No. Go back to my example above of 1000 boxes and Howie as the host, where you keep one box, open 998 others, then choose between the remaining two. Before the game even began, you could have decided:

“I’m going to set aside box #12 first, then set aside #752 as my second box”

or you could have decided:

“I’m going to set aside box #752 first, then set aside #12 as my second box

Either way, the game proceeds identically. In both events you result in two unopened boxes that you could have chosen randomly from the get-go. The order makes no difference. In the unlikely event that you didn’t reveal the million dollars in the 998 other boxes (which seems to be the part you’re still stuck on), it doesn’t matter which of the two boxes you set aside “first”. Why would it? You could have chosen the two at the exact same time!

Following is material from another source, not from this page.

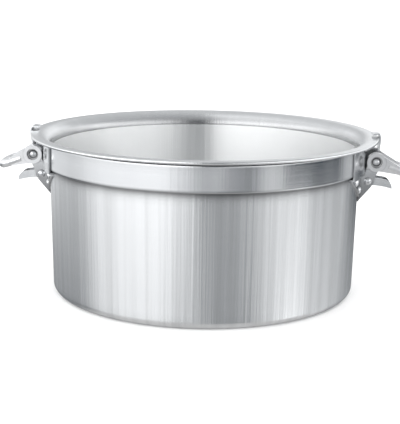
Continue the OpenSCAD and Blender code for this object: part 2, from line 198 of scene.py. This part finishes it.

IMHO I always thought that if it came down to the $1 million case and the $0.01 case you were better off switching. My reasoning was like the OP’s first thought; that the odds that you picked "correctly” the first time was 1/26 so the odds that the $1 million case was still on stage were 25/26.

I think the key is that if through chance it comes down to the 1cent and 1m cases you still know what the odds originally were. If Monty didn’t know where the prize was but got lucky and revealed a goat, the odds are still in your favor to switch, right?

The OP set the condition that chance played a major part and got you to this point; you were lucky and opened 24 “wrong” cases. So what are the odds that you picked the right case at the start? Still 1/26.

Of course I only took one class in statistics and I’ve only had 1 cup of coffee so far today.